Let’s talk about Sha’ul’s actions in Acts 21.


When we arrived at Jerusalem, the brothers received us warmly.  The next day Paul and the rest of us went to see James, and all the elders were present.  Paul greeted them and reported in detail what God had done among the Gentiles through his ministry.  When they heard this, they praised God. Then they said to Paul: "You see, brother, how many thousands of Jews have believed, and all of them are zealous for the law.  They have been informed that you teach all the Jews who live among the Gentiles to turn away from Moses, telling them not to circumcise their children or live according to our customs.  What shall we do? They will certainly hear that you have come, so do what we tell you. There are four men with us who have made a vow.  Take these men, join in their purification rites and pay their expenses, so that they can have their heads shaved. Then everybody will know there is no truth in these reports about you, but that you yourself are living in obedience to the law”  (21:17-24, NIV).


As I mentioned above, I believe that the issue in Acts 21 is one of hermeneutic principle: What is the definition of “turn away from Moses, telling them not to circumcise their children or live according to our customs” (v. 21b).  If we answer that question, then we, by context, can understand why Sha’ul is fulfilling a (possible) Nazarite vow in accordance with Numbers chapter 6.  Surprisingly, as we shall see, part of the answer is given right in the text of Acts.

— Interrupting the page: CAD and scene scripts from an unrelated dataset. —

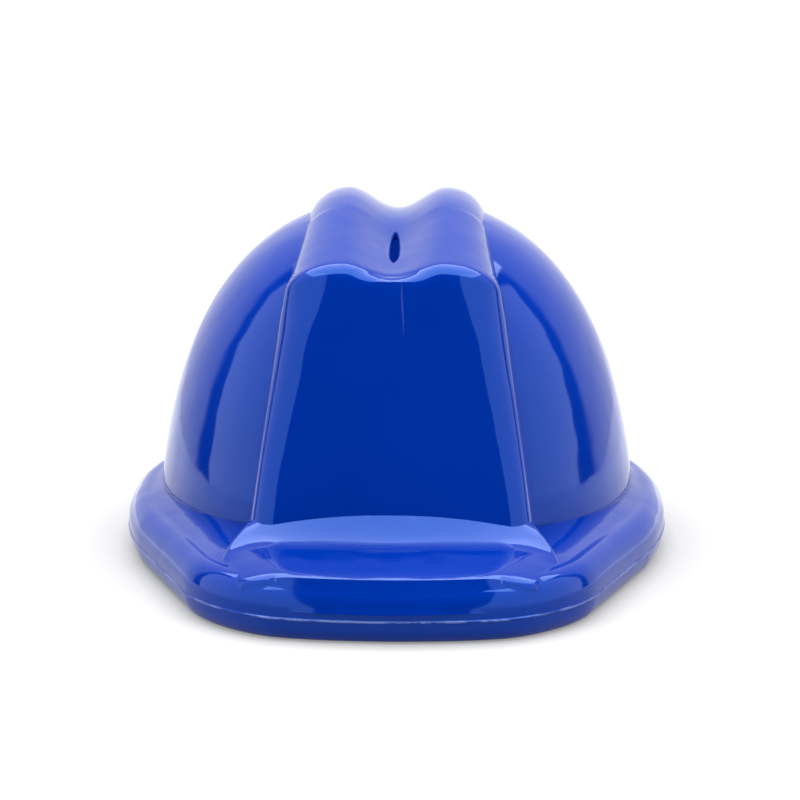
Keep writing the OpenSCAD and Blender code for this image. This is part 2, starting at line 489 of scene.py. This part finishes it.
def make_crest(name, inset, spacing, columns):
    """Ribbed crest: a skin laid over the spine, closed by walls that run in towards the dome's axis."""
    spine = crest_spine(spacing)
    rows = len(spine) - 1
    crest = primitive(
        bpy.ops.mesh.primitive_grid_add, name, x_subdivisions=columns, y_subdivisions=rows, size=2
    )
    for vert in crest.data.vertices:
        row = round((vert.co.y + 1) / 2 * rows)
        y, z = spine[row]
        x, drop = crest_section(y, z, vert.co.x)
        out = crest_outward(spine, row, max(4.0, 1.5 * abs(drop)))
        x -= math.copysign(min(inset, abs(x)), x) if abs(vert.co.x) > SKIN_TOP else 0
        drop -= inset
        vert.co = (x, y + drop * out.x, z + drop * out.y)
    edit(crest, "EDGE")
    pick(crest, "edges", lambda _, edge: edge.is_boundary)
    bpy.ops.mesh.extrude_edges_move()
    axis = (0, DOME_Y, DOME_FOOT + 4)
    stretch((1, 0.6, 0.4), axis)
    bpy.ops.mesh.extrude_edges_move()
    stretch((0.7, 0.05, 0.2), axis)
    bpy.ops.mesh.edge_face_add()
    face_outwards()
    done()
    return crest


def bill_front(x):
    """Front edge of the bill, a shallow arc."""
    return BILL_FRONT_Y + x * x / (2 * BILL_FRONT_RADIUS)


def bill_height(x, ahead, reach, side_gap):
    """Height of the bill's top at x, this far ahead of the panel, with side_gap left to its side edge."""
    gap = reach - ahead
    crown = BILL_CROWN * (1 - max(1 - gap / reach, 0.0) ** 2)
    top = BILL_FRONT_Z + BILL_SLOPE * gap + crown
    root = BILL_ROOT_Z - BILL_ROOT_FALL * (abs(x) / BILL_ROOT_HALF) ** 2.3
    cove = max(1 - ahead / COVE, 0.0) ** 1.5
    rise = (root - BILL_FRONT_Z - BILL_SLOPE * reach - BILL_CROWN) * cove
    side_fall = BILL_SIDE_FALL * max(1 - side_gap / BILL_SIDE_STRIP, 0.0) ** 1.7 * blend(ahead, 2, 16)
    front_fall = BILL_FRONT_FALL * max(1 - gap / BILL_FRONT_STRIP, 0.0) ** 2
    return top + rise - side_fall - front_fall


def make_bill(name, spacing):
    """Raised top of the bill, from the foot of the front panel to the front of the brim."""
    columns, rows = int(96 / spacing), int(36 / spacing)
    bill = primitive(
        bpy.ops.mesh.primitive_grid_add, name, x_subdivisions=columns, y_subdivisions=rows, size=2
    )
    for vert in bill.data.vertices:
        u = vert.co.x
        along = (1 - vert.co.y) / 2
        ahead_mid = -BILL_OVERLAP + along * (BILL_BACK_Y - BILL_FRONT_Y + BILL_OVERLAP)
        opening = BILL_ROOT_HALF + BILL_OPENING * max(ahead_mid, 0)
        closing = BILL_WIDEST_HALF - BILL_CLOSING * (ahead_mid - BILL_WIDEST_AHEAD)
        rounding = 1.2 * math.exp(-((opening - closing) / 4.0) ** 2)
        half = min(opening, closing) - rounding
        x = u * half
        front = bill_front(x)
        y = BILL_BACK_Y + BILL_OVERLAP + along * (front - BILL_BACK_Y - BILL_OVERLAP)
        ahead = BILL_BACK_Y - y
        reach = BILL_BACK_Y - front
        vert.co = (x, y, bill_height(x, max(ahead, 0), reach, half - abs(x)))
    edit(bill, "FACE")
    everything()
    pull(-BILL_SKIRT)
    face_outwards()
    done()
    for vert in bill.data.vertices:
        x, y, z = vert.co
        if z < 12 and y < bill_front(x) + 0.5:
            vert.co.y -= FRONT_DRAFT * (1 - 0.64 * (abs(x) / BILL_ROOT_HALF) ** 3)
    edit(bill, "EDGE")
    pick(bill, "edges", lambda middle, edge: is_rim(edge))
    bpy.ops.mesh.bevel(offset=BILL_RIM, segments=4, profile=0.5, clamp_overlap=False)
    done()
    return bill


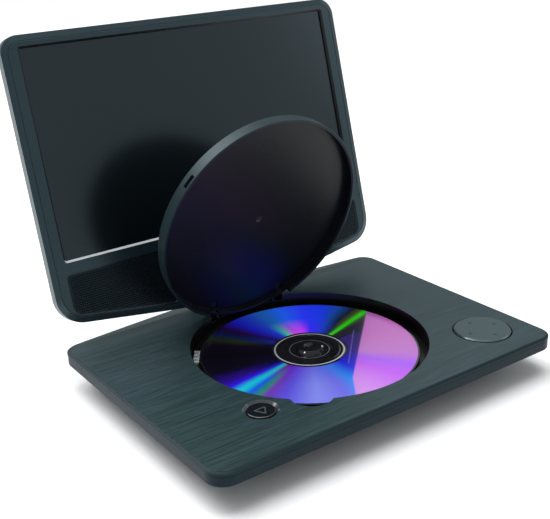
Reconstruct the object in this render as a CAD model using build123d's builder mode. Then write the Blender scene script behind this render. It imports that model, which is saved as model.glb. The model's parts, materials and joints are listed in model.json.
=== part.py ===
from build123d import *
import os
from math import atan, cos, degrees, radians, sin

# Portable DVD player, standing open: a flat base with a disc well in its top, a round lid over
# the well, and a nine-inch screen on a swivel hinge at the back.
# Millimetres. X runs across the player, +Y to the back, +Z up. The origin is on the table, at the
# middle of the open player's outer box.

# ---------------------------------------------------------------- driving dimensions
WIDTH = 218.0                # base and screen, side to side
SIDE_DEPTH = 157.8           # front edge to the back edge, at the sides
MID_DEPTH = 168.8            # the same at the middle, where the back edge is a shallow V
CORNER_R = 10.0
LOW_CORNER_R = 16.0          # screen's two bottom corners
APEX_R = 40.0
SCREEN_SIDE_Y = 5.3          # screen's bottom edge above the hinge axis, at its sides
SCREEN_APEX_Y = -10.5        # the same at its middle, a shallow V
REACH = 202.4                # front edge of the base to the rearmost point of the screen
PLATE_Z = 22.0               # top plate above the table
LEAN = 14.5                  # screen's lean back from upright when open

DISC_DIAMETER = 120.0
DISC_THICKNESS = 1.2
DISC_DEPTH = 5.6             # top of the disc below the top plate
WELL_R = 64.9
WELL_DEPTH = 9.0

WINDOW_W = 198.0             # nine-inch panel's visible area
WINDOW_H = 113.6
TOP_MARGIN = 7.1             # window to the screen's top edge

LID_RIM_R = 63.6
LID_TOP_R = 63.0
LID_DEPTH = 7.4
LID_OPEN = 73.0              # lid's opening angle in the open player

# ---------------------------------------------------------------- places worked out from them
FRONT_Y = -REACH / 2
REAR_SIDE_Y = FRONT_Y + SIDE_DEPTH
REAR_APEX_Y = FRONT_Y + MID_DEPTH
DISC_X = 1.5
DISC_Y = FRONT_Y + 79.8
DISC_TOP_Z = PLATE_Z - DISC_DEPTH
DISC_BOTTOM_Z = DISC_TOP_Z - DISC_THICKNESS
WELL_FLOOR_Z = PLATE_Z - WELL_DEPTH
HINGE_Y = FRONT_Y + 159.1
HINGE_Z = PLATE_Z + 8.4
FACE_W = 7.9                 # hinge axis to the screen's front face
SWEEP_R = 8.1                # round bottom edge of the screen, about the hinge axis
LID_HINGE_Y = DISC_Y + 62.9
LID_HINGE_Z = PLATE_Z - 1.7

NOTCH_TURN = 233.5           # finger notch's direction from the disc's centre
NOTCH_IN = 28.0              # its two ends, from the disc's centre
NOTCH_OUT = 71.5
NOTCH_W = 22.4
HUB_HOLE_R = 16.0
REST_TURN = 145.0            # ribbed lid rest, between the disc and the well's wall
REST_IN = 60.3
REST_OUT = 63.6
REST_LENGTH = 14.0
REST_SINK = 0.5

GAP = 0.3                    # running gap between parts that move past each other
FIT = 0.06                   # radial clearance of a pin in its bore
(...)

In verse 24 of this chapter, the brothers in Yerushalayim (Jerusalem) instruct Sha’ul to “prove” his status as Torah-Observant Jew or Shomer Mitzvot,” as it is known in Jewish circles.  This (apparent) important point that they want him to make will either credit or discredit him in light of the false accusations being made against him (v. 21a).  The “moment of truth” is at hand!  Is Sha’ul a genuine follower of Judaism?  Did he apostatize from Moshe (Moses)?  Is he a sectarian, following after and teaching something contrary to the Torah and the traditions?


When Sha’ul became a Messianic Jew on his Damascus Road experience, he no longer interpreted Judaism as only a non-Messianic Jew would.  His encounter with the risen Yeshua and subsequent filling of the Ruach HaKodesh produced in him a new and correct understanding of what HaShem was asking of the Jewish people when He gave them His Torah in the first place. 


Sha’ul now was free, as are all believers who follow after the God of Isra’el, through His Messiah, Yeshua, to not only pursue but also to teach Torah Observance in fulfillment of what Yeshua accomplished through His sacrifice. 


Circumcision, keeping the Feasts, and offering sacrifices—even sin offerings (see the difficult Millennial passage in Ezekiel Chapter 43) can and should be interpreted, by Jews, in light of B’rit Chadashah truth (New Covenant)!  These practices should not be misunderstood to be the actual messianic fulfillment in and of themselves, rather, in many instances they can be translated as “shadows” of the messianic fulfillment (Col. 2:16).  Understanding this hermeneutic principle about Sha’ul (and many other Messianic Jews), and applying it from Acts chapter 9 onward, helps to clear up many misgivings that people (Jewish and Gentile, believer and non) have about this life-long Torah-Observant teacher from Tarsus.  As mentioned earlier, this principle is especially helpful in understanding the letters to the churches in Galatia and Ephesus.